◆ DATA PROVIDED:
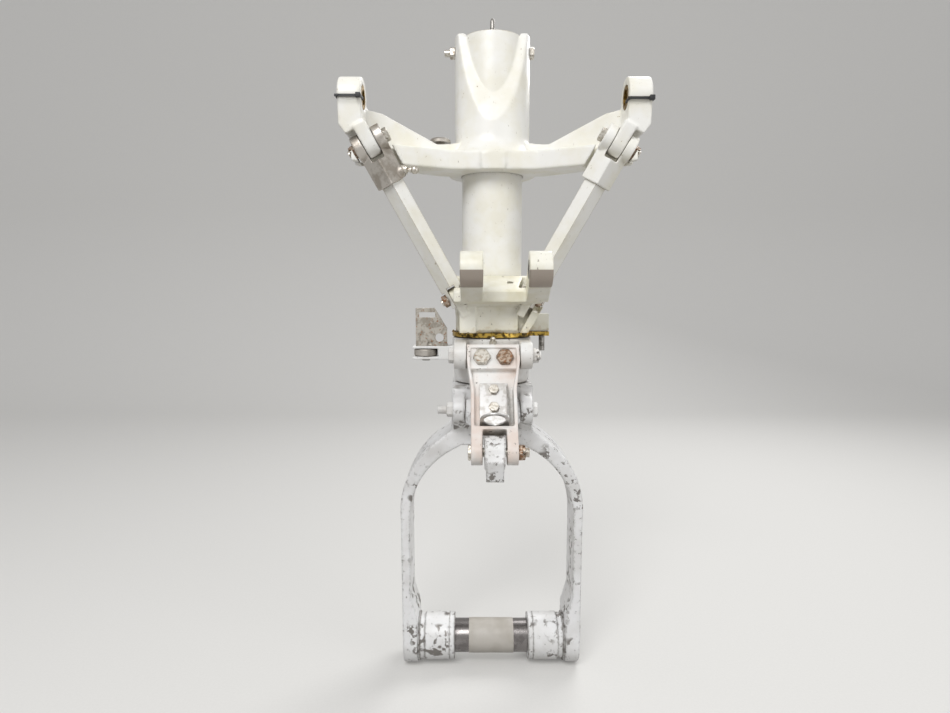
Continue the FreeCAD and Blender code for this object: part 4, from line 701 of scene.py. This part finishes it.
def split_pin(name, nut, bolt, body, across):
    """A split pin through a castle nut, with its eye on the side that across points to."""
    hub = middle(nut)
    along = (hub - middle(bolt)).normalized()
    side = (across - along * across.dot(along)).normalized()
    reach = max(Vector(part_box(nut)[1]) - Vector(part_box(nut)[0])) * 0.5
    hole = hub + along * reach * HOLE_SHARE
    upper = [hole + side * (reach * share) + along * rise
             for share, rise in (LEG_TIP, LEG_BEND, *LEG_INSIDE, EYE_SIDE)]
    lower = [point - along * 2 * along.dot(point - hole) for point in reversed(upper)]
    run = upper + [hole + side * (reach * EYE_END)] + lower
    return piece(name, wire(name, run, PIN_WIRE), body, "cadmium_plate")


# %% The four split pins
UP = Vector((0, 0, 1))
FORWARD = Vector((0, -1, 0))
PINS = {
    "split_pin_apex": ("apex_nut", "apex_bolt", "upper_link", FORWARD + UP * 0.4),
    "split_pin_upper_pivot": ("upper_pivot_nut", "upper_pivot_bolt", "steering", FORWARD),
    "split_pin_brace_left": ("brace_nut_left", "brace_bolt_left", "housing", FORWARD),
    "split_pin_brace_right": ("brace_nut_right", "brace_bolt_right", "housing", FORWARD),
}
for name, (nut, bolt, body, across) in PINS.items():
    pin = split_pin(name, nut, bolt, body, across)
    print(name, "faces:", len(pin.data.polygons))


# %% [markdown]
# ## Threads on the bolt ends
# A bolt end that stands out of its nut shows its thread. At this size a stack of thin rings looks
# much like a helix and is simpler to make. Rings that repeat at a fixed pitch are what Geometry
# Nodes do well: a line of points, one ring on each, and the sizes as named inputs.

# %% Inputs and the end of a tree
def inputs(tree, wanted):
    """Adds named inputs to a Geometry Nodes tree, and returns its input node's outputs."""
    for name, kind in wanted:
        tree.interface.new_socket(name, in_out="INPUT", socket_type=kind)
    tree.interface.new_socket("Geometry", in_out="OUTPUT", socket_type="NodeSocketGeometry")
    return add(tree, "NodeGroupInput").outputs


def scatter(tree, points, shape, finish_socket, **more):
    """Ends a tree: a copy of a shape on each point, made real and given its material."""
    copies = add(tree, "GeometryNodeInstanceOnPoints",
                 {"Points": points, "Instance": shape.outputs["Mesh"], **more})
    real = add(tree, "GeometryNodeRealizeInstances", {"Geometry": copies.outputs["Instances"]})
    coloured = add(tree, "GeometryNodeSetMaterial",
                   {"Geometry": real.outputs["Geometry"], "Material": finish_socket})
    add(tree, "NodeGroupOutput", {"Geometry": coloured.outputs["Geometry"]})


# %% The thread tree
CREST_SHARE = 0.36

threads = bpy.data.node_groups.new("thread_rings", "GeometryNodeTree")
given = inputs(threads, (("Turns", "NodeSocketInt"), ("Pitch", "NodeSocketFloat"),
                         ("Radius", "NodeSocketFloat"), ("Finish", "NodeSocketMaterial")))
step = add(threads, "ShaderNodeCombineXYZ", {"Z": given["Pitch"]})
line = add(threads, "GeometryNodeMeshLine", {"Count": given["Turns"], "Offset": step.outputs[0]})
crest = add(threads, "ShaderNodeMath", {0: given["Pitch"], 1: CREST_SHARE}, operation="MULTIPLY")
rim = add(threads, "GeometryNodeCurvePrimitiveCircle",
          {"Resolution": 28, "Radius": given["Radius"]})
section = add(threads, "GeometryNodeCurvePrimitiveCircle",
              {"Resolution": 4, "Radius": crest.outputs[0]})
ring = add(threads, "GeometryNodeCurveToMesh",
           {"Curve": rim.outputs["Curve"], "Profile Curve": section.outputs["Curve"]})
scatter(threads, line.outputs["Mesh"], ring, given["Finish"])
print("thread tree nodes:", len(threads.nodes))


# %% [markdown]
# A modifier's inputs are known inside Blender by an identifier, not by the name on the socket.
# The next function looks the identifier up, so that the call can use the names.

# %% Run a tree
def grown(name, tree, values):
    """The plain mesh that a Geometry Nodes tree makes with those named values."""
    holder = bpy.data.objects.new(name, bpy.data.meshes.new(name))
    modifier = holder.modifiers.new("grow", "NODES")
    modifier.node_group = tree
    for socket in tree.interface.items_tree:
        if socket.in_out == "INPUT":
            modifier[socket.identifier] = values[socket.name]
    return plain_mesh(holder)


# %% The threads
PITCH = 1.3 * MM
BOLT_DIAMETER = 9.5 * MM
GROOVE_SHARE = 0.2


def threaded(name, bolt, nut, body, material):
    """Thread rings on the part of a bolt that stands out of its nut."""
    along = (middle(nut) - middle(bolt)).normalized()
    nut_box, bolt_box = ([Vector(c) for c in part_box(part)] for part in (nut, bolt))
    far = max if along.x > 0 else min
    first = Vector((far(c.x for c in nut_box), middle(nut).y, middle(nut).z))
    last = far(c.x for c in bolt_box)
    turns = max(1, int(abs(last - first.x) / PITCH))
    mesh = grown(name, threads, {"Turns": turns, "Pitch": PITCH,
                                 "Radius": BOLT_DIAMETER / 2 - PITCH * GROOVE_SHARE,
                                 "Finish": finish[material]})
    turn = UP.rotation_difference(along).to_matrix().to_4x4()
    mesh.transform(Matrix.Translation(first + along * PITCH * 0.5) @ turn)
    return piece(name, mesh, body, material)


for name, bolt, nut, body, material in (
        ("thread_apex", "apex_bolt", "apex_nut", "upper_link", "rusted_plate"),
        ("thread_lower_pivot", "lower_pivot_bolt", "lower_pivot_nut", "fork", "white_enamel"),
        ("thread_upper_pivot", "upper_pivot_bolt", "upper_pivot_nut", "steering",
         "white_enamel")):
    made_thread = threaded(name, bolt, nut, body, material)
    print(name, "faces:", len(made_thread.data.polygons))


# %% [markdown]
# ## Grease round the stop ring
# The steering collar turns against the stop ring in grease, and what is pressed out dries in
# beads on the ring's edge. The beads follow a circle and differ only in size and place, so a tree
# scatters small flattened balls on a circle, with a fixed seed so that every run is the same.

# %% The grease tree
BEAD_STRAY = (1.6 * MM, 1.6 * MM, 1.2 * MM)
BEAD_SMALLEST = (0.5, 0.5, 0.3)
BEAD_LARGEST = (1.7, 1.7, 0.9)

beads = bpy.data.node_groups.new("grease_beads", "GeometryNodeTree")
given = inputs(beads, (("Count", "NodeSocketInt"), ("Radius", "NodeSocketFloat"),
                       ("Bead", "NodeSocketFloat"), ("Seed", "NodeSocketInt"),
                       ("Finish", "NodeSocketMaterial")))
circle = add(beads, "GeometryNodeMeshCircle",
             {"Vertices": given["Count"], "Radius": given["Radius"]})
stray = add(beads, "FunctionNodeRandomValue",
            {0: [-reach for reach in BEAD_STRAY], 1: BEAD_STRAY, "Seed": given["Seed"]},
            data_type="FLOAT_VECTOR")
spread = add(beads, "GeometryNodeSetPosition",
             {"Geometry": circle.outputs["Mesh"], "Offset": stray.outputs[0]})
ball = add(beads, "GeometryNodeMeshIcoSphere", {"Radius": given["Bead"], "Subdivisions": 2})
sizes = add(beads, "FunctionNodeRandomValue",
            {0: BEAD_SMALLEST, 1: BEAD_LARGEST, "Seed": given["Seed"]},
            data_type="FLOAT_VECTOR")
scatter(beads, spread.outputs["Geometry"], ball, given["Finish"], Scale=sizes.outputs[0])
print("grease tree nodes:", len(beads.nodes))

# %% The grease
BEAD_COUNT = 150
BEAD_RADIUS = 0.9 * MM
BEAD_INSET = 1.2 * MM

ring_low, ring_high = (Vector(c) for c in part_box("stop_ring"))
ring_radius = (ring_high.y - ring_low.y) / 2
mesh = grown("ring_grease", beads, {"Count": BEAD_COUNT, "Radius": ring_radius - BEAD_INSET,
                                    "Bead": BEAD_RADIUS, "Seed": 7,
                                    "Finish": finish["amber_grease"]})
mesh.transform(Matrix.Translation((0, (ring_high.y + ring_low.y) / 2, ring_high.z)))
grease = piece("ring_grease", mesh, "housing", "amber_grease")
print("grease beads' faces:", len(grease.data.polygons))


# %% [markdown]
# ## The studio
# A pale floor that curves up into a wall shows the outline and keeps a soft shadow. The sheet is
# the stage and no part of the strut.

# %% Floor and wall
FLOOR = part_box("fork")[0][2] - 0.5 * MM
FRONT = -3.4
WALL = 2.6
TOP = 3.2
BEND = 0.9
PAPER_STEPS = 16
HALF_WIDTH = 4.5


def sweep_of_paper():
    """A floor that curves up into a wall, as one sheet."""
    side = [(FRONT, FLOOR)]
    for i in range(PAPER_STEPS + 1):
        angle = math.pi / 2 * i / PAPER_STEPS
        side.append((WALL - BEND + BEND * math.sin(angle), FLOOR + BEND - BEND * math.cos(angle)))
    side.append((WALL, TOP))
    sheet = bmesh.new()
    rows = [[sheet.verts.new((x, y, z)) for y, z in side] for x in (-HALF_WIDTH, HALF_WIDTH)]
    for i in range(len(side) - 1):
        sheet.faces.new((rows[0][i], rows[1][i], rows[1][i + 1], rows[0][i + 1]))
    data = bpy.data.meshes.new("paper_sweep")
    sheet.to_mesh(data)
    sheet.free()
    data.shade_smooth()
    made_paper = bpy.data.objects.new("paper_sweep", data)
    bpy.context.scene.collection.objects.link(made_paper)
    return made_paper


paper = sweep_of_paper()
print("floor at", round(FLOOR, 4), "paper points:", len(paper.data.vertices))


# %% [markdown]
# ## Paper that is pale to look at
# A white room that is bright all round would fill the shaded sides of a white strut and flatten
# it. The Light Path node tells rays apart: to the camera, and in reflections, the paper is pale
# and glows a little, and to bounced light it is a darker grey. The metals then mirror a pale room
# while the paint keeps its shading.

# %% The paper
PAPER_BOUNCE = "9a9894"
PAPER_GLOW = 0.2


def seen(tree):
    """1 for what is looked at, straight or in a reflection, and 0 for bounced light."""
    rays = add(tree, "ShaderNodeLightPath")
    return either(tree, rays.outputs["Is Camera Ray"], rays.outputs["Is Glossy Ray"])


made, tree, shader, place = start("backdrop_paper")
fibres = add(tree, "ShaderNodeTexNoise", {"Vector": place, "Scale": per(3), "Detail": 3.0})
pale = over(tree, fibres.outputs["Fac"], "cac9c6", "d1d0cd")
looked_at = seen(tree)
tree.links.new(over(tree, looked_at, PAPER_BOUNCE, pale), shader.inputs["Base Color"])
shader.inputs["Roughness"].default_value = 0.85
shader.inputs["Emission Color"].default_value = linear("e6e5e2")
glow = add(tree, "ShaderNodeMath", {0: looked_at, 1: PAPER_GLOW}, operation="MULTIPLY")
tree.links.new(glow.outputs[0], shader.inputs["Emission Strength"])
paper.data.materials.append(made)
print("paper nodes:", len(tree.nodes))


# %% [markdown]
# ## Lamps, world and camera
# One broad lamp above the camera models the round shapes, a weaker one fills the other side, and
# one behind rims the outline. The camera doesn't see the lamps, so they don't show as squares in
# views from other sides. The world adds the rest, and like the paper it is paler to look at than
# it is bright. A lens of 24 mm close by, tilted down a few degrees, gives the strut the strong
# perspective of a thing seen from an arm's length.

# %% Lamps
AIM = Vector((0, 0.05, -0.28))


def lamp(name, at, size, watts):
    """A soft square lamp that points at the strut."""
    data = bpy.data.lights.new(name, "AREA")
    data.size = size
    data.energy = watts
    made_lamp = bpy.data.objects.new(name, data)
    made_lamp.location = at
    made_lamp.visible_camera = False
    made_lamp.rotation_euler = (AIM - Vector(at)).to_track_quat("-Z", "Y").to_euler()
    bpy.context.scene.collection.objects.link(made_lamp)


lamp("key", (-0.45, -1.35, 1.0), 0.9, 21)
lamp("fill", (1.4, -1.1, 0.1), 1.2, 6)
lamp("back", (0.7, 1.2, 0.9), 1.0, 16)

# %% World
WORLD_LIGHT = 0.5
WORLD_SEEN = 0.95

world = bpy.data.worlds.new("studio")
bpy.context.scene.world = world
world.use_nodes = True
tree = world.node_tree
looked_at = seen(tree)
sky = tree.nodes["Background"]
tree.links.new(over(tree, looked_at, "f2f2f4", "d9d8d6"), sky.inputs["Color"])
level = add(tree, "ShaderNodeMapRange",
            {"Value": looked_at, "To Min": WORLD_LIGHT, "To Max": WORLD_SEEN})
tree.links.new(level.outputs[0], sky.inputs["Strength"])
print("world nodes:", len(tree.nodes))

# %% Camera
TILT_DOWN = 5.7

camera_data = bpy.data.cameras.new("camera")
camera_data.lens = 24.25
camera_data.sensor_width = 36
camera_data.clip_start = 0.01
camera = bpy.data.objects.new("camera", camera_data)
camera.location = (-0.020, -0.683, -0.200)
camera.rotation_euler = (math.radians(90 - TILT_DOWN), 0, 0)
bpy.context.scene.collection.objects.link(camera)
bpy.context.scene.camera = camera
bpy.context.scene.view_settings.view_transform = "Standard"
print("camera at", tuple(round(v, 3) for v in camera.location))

◆ OBJECTIVE: Look above for every line with the word "this" and copy it.

◆ ANSWER TO THE PROBLEM:
Continue the FreeCAD and Blender code for this object: part 4, from line 701 of scene.py. This part finishes it.
# A bolt end that stands out of its nut shows its thread. At this size a stack of thin rings looks